(Records)
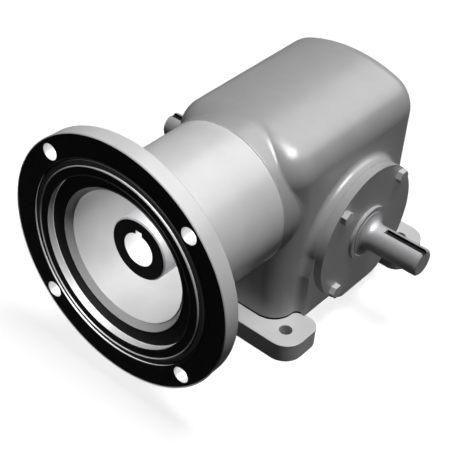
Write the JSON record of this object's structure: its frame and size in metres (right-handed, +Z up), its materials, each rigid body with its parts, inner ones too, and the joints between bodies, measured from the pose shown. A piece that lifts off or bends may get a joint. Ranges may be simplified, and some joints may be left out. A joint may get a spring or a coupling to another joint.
{
  "type": "worm gear reducer",
  "caption": "Right-angle worm gear reducer with a motor flange, a hollow keyed input, a double-ended keyed output shaft and a bolted foot plate.",
  "frame": {"origin": "centre of the four base holes on the underside of the base plate", "axes": "+X along the worm axis from the motor flange into the housing, +Y along the output shaft, +Z up"},
  "size_m": [0.2461, 0.2162, 0.1802],
  "materials": {
    "casting": "satin light grey paint on cast iron",
    "plain_steel": "turned steel",
    "output_steel": "ground steel shaft",
    "worm_steel": "case-hardened and ground steel",
    "screw_steel": "zinc-plated steel",
    "bearing_steel": "ground bearing steel",
    "dark_iron": "black oxide",
    "bronze": "hobbed bronze",
    "rubber": "matt nitrile rubber"
  },
  "bodies": {
    "case": {"housing": "casting", "motor_flange": "casting", "motor_adapter": "casting", "adapter_gasket": "rubber", "adapter_screws": "dark_iron", "flange_seal_ring": "rubber", "base_plate": "casting", "base_screws": "dark_iron", "cover_right": "casting", "cover_left": "casting", "cover_shims_right": "plain_steel", "cover_shims_left": "plain_steel", "cover_screws_right": "screw_steel", "cover_screws_left": "screw_steel", "output_seal_right": "rubber", "output_seal_left": "rubber", "bearing_cup_right": "bearing_steel", "bearing_cup_left": "bearing_steel", "front_bearing_outer": "bearing_steel", "rear_bearing_outer": "bearing_steel", "input_seal": "rubber", "rear_end_plug": "plain_steel", "vent_plug": "dark_iron", "level_plug": "dark_iron", "drain_plug": "dark_iron"},
    "output": {"output_shaft": "output_steel", "wheel_hub": "dark_iron", "wheel_rim": "bronze", "wheel_key": "plain_steel", "wheel_spacer": "plain_steel", "bearing_cone_right": "bearing_steel", "bearing_cone_left": "bearing_steel"},
    "worm": {"worm_shaft": "worm_steel", "front_bearing_inner": "bearing_steel", "front_retaining_ring": "dark_iron", "rear_bearing_inner": "bearing_steel", "rear_retaining_ring": "dark_iron"},
    "rollers_right_set": {"rollers_right": "bearing_steel", "roller_cage_right": "plain_steel"},
    "rollers_left_set": {"rollers_left": "bearing_steel", "roller_cage_left": "plain_steel"},
    "front_ball_set": {"front_balls": "bearing_steel", "front_ball_cage": "bronze"},
    "rear_ball_set": {"rear_balls": "bearing_steel", "rear_ball_cage": "bronze"}
  },
  "joints": [
    {"name": "output_turn", "type": "hinge", "parent": "case", "child": "output", "pos_m": [0.003, 0, 0.0595], "axis": [0, 1, 0], "continuous": true},
    {"name": "worm_turn", "type": "hinge", "parent": "case", "child": "worm", "pos_m": [0, 0, 0.0976], "axis": [1, 0, 0], "continuous": true},
    {"name": "rollers_right_turn", "type": "hinge", "parent": "case", "child": "rollers_right_set", "pos_m": [0.003, 0, 0.0595], "axis": [0, 1, 0], "continuous": true},
    {"name": "rollers_left_turn", "type": "hinge", "parent": "case", "child": "rollers_left_set", "pos_m": [0.003, 0, 0.0595], "axis": [0, 1, 0], "continuous": true},
    {"name": "front_balls_turn", "type": "hinge", "parent": "case", "child": "front_ball_set", "pos_m": [0, 0, 0.0976], "axis": [1, 0, 0], "continuous": true},
    {"name": "rear_balls_turn", "type": "hinge", "parent": "case", "child": "rear_ball_set", "pos_m": [0, 0, 0.0976], "axis": [1, 0, 0], "continuous": true}
  ],
  "couplings": [
    {"joint": "worm_turn", "follows": "output_turn", "ratio": -20},
    {"joint": "rollers_right_turn", "follows": "output_turn", "ratio": 0.4142},
    {"joint": "rollers_left_turn", "follows": "output_turn", "ratio": 0.4142},
    {"joint": "front_balls_turn", "follows": "output_turn", "ratio": -7.913},
    {"joint": "rear_balls_turn", "follows": "output_turn", "ratio": -7.5789}
  ]
}
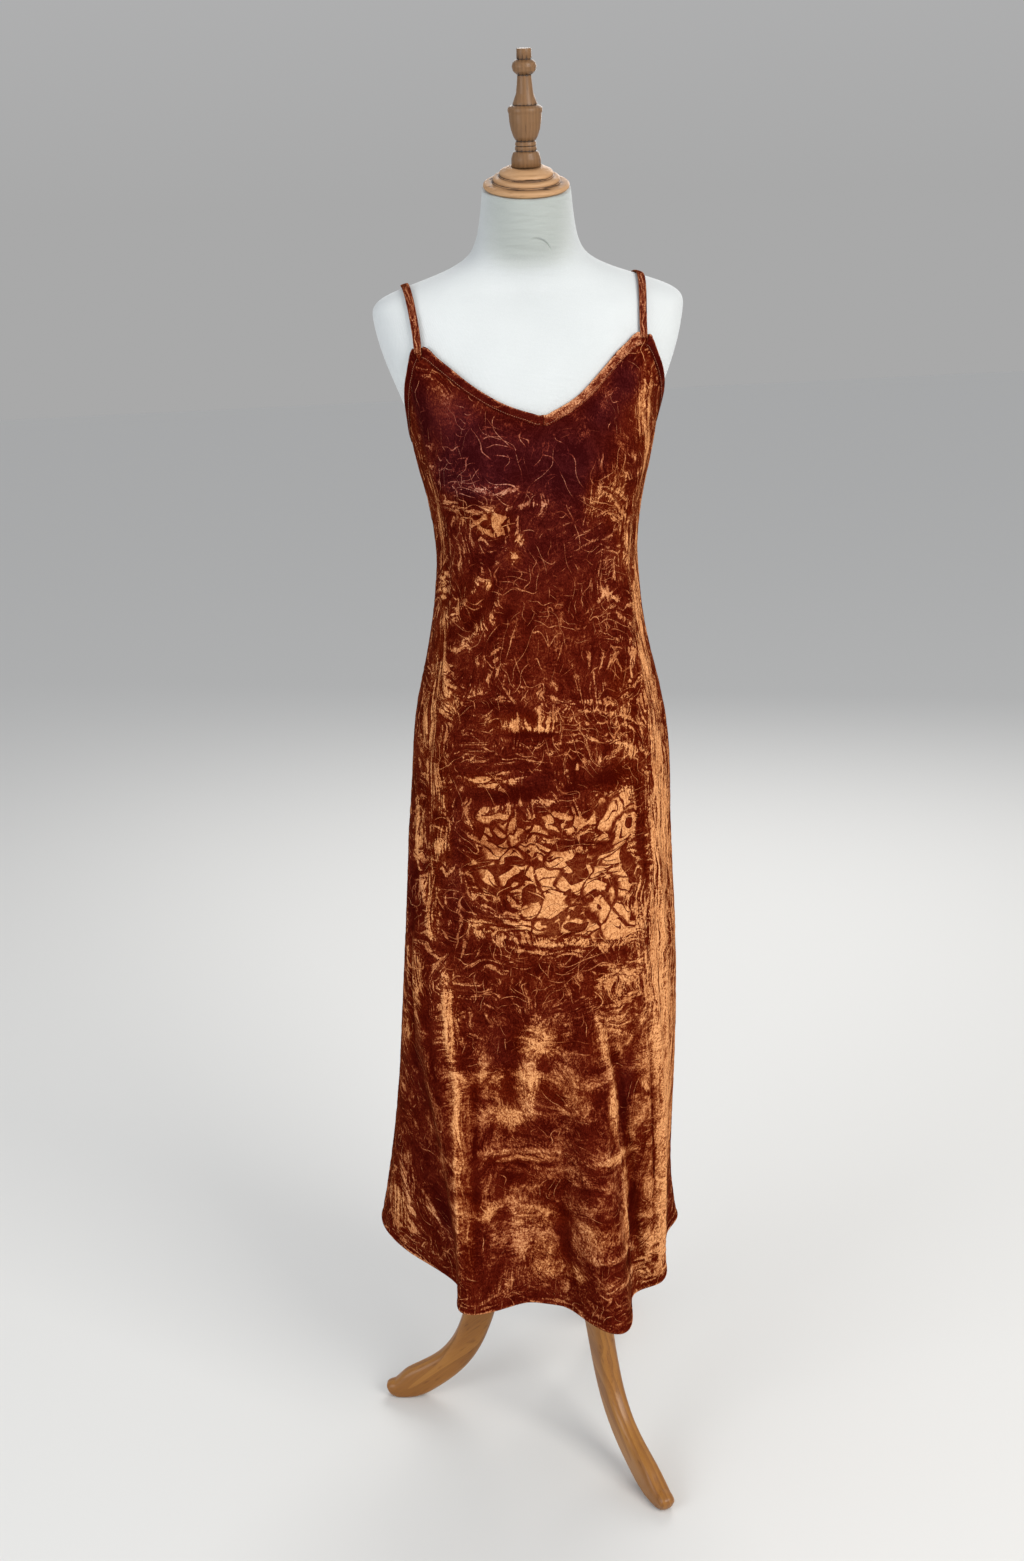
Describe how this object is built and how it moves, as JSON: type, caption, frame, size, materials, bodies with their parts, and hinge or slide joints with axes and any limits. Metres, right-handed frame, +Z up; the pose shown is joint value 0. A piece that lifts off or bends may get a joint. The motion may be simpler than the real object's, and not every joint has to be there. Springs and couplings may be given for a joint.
{
  "type": "slip dress on a limbless dress form",
  "caption": "Sleeveless crushed velvet slip dress with thin shoulder straps, worn by a limbless jersey dress form on a wooden tripod stand.",
  "frame": {"origin": "middle of the whole object's bounding box, on the floor that its three feet stand on; the pole's axis is 30.9 mm towards +X and 18.5 mm towards +Y of it", "axes": "+Z up along the pole; -Y is the dress's front; +X is the wearer's left"},
  "size_m": [0.4433, 0.4996, 1.8093],
  "materials": {
    "crushed_velvet": "rust-brown velvet, its pile crushed into lighter copper streaks",
    "white_jersey": "matte fine-knit cotton jersey",
    "turned_pale_wood": "turned beech, satin",
    "varnished_wood": "golden-brown satin varnish"
  },
  "bodies": {
    "root": {"dress_front": "crushed_velvet", "dress_back": "crushed_velvet", "neck_binding_left": "crushed_velvet", "neck_binding_right": "crushed_velvet", "armhole_binding_left": "crushed_velvet", "armhole_binding_right": "crushed_velvet", "back_binding": "crushed_velvet", "strap_left": "crushed_velvet", "strap_right": "crushed_velvet", "form_torso": "white_jersey", "neck_cap": "turned_pale_wood", "finial": "turned_pale_wood", "pole": "varnished_wood", "leg_hub": "varnished_wood", "leg_front": "varnished_wood", "leg_right": "varnished_wood", "leg_back": "varnished_wood"}
  },
  "joints": []
}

» **Problem requirements**
Show every line from the listing above in which the string "pose" appears.

» **Output for this task**
Write the JSON record of this object's structure: its frame and size in metres (right-handed, +Z up), its materials, each rigid body with its parts, inner ones too, and the joints between bodies, measured from the pose shown. A piece that lifts off or bends may get a joint. Ranges may be simplified, and some joints may be left out. A joint may get a spring or a coupling to another joint.
Describe how this object is built and how it moves, as JSON: type, caption, frame, size, materials, bodies with their parts, and hinge or slide joints with axes and any limits. Metres, right-handed frame, +Z up; the pose shown is joint value 0. A piece that lifts off or bends may get a joint. The motion may be simpler than the real object's, and not every joint has to be there. Springs and couplings may be given for a joint.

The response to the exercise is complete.